On the subject of Unitarians: You should be very wary of the whole interaction...

There might well be some "insanely" reasonable, likable, helpful, intelligent, nurturing people there. :-)

Years ago my wife started to take our kids to the local UU Church. I stayed home, cleaned and made lunch. I didn't want or need Church.

The kids liked it. They got involved.

One day I was asked to help setup tables and chairs for an event. Sure. I was happy to help. Long story short: I'm a regular there now. Never thought it would happen to me.

Irrelephant said...

Well played, old bean. Straight truth as Dad sees it. I had to break out of a childhood populated by Limbo and Beasts with Seven Horns and Whores of Babylon and all that Catholic stuff before I could think for myself and realise that Heaven is just an excuse not to think too hard about the fact that, some day, some way, your life is going to stop.

You done good.

Clowncar said...

Eric, I think "where" is an easier concept to grab onto than "who." Littlest asked me this weekend if Barbie was "alive." So "who" is still a little problematic.
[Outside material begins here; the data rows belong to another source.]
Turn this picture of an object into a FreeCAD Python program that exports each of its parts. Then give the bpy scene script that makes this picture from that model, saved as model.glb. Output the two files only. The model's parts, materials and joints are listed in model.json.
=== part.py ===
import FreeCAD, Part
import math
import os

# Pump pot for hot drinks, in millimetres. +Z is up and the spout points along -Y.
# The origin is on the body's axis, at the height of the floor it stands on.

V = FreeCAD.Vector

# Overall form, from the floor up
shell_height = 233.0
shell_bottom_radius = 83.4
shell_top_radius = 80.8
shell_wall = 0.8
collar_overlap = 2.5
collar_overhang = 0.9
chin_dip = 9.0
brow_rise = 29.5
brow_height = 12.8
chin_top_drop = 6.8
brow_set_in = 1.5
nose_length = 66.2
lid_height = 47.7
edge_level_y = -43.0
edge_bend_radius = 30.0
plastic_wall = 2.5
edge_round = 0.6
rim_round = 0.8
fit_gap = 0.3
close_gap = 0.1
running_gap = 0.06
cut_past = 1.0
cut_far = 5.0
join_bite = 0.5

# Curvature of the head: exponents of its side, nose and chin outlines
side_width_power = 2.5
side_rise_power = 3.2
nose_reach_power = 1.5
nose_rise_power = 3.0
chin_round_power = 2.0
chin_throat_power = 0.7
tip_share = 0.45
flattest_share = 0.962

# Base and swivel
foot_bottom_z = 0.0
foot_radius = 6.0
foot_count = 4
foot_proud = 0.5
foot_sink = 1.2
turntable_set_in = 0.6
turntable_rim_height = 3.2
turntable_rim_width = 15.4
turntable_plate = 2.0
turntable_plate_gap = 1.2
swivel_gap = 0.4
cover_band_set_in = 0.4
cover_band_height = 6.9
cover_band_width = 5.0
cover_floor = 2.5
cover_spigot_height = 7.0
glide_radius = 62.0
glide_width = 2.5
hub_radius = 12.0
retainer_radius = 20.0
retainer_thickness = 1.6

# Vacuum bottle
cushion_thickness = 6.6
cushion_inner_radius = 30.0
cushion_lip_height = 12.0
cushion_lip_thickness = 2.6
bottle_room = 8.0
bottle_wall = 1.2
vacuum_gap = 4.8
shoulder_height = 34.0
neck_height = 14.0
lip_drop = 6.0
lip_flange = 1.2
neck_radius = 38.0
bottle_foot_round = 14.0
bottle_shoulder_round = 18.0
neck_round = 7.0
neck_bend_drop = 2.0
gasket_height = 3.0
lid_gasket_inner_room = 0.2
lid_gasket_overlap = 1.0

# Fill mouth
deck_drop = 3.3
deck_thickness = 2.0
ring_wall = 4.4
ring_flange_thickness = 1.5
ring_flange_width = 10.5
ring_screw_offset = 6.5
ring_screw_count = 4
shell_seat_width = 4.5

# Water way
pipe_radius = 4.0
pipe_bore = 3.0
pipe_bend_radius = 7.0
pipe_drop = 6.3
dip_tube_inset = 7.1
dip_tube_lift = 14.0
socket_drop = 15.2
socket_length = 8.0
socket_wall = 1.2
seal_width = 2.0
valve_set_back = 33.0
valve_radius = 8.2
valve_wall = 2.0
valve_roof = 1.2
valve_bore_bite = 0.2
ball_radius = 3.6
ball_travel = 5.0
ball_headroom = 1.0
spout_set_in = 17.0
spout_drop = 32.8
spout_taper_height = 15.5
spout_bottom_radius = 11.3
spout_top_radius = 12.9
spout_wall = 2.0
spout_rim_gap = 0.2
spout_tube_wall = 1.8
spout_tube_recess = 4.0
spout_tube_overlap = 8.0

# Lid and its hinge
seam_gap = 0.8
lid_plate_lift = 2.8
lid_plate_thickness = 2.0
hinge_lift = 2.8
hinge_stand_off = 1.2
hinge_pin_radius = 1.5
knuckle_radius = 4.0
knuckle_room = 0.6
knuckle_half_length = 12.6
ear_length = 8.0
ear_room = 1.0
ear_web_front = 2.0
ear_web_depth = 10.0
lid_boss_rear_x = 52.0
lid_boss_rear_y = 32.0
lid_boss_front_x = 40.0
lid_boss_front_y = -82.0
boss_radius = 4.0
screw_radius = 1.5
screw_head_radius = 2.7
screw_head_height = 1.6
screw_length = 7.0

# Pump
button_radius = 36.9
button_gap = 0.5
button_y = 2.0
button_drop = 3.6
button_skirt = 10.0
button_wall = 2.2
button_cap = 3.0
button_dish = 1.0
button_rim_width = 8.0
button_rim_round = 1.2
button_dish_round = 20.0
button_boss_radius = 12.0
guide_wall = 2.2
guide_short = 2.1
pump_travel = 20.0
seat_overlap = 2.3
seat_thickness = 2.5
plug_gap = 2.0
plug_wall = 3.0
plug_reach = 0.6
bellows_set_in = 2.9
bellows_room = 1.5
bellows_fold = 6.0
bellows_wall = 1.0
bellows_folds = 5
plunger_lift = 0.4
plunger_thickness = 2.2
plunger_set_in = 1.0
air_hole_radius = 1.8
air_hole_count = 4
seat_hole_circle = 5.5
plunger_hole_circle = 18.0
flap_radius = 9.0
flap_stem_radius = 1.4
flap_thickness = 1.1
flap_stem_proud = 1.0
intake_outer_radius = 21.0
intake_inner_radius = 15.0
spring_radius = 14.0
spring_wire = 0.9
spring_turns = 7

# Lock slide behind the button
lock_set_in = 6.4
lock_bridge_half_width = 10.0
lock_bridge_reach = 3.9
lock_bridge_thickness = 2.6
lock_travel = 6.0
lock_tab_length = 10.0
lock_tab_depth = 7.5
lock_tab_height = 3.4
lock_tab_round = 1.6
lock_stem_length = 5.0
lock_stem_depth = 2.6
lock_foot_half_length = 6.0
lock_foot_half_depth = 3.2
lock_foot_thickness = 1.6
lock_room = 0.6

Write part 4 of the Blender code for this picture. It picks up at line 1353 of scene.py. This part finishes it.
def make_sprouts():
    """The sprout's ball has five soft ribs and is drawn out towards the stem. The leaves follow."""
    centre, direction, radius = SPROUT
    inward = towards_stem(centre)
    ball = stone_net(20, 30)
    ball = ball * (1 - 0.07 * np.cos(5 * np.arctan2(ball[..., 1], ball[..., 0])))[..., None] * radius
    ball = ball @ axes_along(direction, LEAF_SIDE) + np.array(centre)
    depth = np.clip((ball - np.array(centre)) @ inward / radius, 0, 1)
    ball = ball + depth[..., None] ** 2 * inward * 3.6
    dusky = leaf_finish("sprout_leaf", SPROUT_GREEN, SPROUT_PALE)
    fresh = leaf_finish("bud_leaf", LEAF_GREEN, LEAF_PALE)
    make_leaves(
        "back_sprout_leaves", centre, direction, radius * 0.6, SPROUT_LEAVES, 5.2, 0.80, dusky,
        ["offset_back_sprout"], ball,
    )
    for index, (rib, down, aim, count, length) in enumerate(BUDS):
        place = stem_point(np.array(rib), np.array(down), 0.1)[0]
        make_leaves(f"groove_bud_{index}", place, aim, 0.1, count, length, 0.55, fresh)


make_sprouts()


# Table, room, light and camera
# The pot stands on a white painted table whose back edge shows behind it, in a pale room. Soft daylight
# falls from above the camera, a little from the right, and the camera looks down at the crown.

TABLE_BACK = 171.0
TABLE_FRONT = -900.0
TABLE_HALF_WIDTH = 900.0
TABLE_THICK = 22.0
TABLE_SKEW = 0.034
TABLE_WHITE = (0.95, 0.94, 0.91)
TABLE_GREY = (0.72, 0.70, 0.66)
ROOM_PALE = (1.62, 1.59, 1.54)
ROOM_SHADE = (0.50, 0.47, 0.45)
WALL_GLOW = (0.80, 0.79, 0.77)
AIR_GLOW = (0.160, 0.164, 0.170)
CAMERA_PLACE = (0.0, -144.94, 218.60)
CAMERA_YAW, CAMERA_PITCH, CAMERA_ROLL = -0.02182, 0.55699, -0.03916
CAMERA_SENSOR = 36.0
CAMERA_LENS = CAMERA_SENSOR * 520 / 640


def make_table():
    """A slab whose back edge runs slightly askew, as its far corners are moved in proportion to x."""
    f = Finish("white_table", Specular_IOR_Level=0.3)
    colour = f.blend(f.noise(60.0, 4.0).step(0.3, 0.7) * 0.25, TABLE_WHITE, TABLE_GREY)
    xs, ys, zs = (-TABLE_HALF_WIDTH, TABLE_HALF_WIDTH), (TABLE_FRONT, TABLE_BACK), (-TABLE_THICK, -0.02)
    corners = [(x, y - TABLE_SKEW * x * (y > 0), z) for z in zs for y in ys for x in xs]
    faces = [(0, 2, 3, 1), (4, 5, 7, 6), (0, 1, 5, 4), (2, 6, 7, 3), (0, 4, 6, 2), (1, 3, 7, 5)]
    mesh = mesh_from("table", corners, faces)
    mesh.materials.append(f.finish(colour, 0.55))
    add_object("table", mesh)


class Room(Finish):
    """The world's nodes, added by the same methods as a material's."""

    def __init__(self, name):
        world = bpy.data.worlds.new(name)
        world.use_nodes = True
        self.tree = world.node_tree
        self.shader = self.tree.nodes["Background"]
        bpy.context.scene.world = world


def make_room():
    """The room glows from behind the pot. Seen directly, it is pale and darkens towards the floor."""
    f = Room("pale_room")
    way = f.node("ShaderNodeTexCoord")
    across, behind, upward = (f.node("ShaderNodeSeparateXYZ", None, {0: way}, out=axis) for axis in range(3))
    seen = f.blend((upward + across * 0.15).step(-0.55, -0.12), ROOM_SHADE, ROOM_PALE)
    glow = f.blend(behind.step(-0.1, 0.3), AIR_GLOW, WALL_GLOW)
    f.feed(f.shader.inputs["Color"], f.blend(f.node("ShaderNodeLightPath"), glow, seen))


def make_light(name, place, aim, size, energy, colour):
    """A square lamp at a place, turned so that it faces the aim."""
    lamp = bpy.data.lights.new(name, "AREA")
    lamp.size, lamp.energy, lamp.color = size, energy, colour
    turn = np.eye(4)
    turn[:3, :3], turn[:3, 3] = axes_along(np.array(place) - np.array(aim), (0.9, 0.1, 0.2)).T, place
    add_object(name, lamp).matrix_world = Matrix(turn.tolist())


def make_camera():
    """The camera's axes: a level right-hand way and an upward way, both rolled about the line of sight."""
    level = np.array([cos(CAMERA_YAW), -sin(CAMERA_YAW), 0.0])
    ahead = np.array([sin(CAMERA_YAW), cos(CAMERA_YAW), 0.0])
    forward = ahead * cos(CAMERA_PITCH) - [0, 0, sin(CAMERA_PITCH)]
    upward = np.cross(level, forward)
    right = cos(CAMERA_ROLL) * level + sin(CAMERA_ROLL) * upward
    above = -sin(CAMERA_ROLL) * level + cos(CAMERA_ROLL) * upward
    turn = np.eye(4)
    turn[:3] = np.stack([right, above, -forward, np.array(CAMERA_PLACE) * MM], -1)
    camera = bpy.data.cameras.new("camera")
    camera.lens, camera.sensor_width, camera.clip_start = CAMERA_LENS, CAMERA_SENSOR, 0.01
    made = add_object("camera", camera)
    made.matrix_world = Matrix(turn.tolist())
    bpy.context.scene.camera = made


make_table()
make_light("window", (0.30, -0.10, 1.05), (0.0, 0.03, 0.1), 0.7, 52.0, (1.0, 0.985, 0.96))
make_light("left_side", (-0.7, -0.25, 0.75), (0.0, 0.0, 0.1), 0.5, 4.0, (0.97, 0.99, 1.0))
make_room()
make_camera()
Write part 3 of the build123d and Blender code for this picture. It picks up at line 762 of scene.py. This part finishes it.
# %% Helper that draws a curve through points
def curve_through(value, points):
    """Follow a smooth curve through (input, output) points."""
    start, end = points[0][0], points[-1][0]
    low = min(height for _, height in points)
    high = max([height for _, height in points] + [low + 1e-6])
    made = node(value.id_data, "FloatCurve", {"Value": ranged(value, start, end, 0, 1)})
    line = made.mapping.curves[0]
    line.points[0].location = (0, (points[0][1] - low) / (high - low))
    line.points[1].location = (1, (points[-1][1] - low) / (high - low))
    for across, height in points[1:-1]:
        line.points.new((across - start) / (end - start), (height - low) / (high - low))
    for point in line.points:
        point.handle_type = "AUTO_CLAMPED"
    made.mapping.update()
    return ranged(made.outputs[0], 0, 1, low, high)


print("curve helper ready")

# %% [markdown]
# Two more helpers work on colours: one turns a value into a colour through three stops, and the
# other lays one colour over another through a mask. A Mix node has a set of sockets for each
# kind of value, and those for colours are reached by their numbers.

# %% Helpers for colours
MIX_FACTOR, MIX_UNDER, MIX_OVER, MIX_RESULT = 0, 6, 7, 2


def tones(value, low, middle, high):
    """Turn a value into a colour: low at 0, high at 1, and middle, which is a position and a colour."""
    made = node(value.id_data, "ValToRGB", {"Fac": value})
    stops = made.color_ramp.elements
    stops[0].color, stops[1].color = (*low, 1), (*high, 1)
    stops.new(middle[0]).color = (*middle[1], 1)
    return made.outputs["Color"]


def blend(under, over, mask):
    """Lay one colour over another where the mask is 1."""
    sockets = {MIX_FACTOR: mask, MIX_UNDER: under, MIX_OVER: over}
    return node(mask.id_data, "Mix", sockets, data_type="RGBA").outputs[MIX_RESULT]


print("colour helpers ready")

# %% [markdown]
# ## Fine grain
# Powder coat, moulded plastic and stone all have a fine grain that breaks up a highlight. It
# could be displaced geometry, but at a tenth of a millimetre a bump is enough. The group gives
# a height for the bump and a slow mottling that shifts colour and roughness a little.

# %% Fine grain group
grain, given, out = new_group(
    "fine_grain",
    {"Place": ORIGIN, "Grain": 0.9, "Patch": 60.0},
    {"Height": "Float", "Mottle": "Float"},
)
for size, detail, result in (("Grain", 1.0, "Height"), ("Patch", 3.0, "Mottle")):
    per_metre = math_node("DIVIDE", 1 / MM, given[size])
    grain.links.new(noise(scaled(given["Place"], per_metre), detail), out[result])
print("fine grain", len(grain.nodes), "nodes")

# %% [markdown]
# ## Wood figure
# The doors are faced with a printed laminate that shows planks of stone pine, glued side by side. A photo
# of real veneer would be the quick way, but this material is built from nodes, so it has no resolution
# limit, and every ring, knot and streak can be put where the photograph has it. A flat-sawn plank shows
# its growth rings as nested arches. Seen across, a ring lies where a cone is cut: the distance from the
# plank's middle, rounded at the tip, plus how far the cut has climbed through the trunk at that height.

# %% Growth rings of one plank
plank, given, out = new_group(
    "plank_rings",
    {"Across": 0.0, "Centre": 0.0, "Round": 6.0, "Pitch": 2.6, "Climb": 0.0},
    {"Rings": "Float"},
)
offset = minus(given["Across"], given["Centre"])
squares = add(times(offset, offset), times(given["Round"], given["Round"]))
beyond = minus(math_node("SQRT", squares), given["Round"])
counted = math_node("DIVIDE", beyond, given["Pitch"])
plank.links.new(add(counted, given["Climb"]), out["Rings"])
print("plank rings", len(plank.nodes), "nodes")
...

Bliss, that's very funny about your sister. I was raised strongly Baptist and watched my parents go from Baptist to agnostic. Which may explain why I'm an atheist than spends an inordinate amount of time thinking and talking about religion.

Hey, Vic, you hit the nail on the head. That utter terror of nothingness is at the core of all of this.

Yikes, Noel. I have several relatives who would burn me at the stake for telling their kids that heaven was "a state of mind." Highly charged subject. We've gotten chastised for not praying at the dinner table.

"Born Again Unitarian" is pretty funny, Meno.

That's a really interesting comment, Rudi - my wife and I discussed that one for awhile. I think my fear, though, is that I'll traumatize them with the whole after-you-die-there-is-only-nothingness scenario. I just can't bring myself to tell them about heaven when I don't believe in it.

That Catholic stuff is so strange to me, Irr. I went to a Catholic wedding once, with all the trappings, and it was like watching Spock getting married on Star Trek. All weird rituals I didn't understand.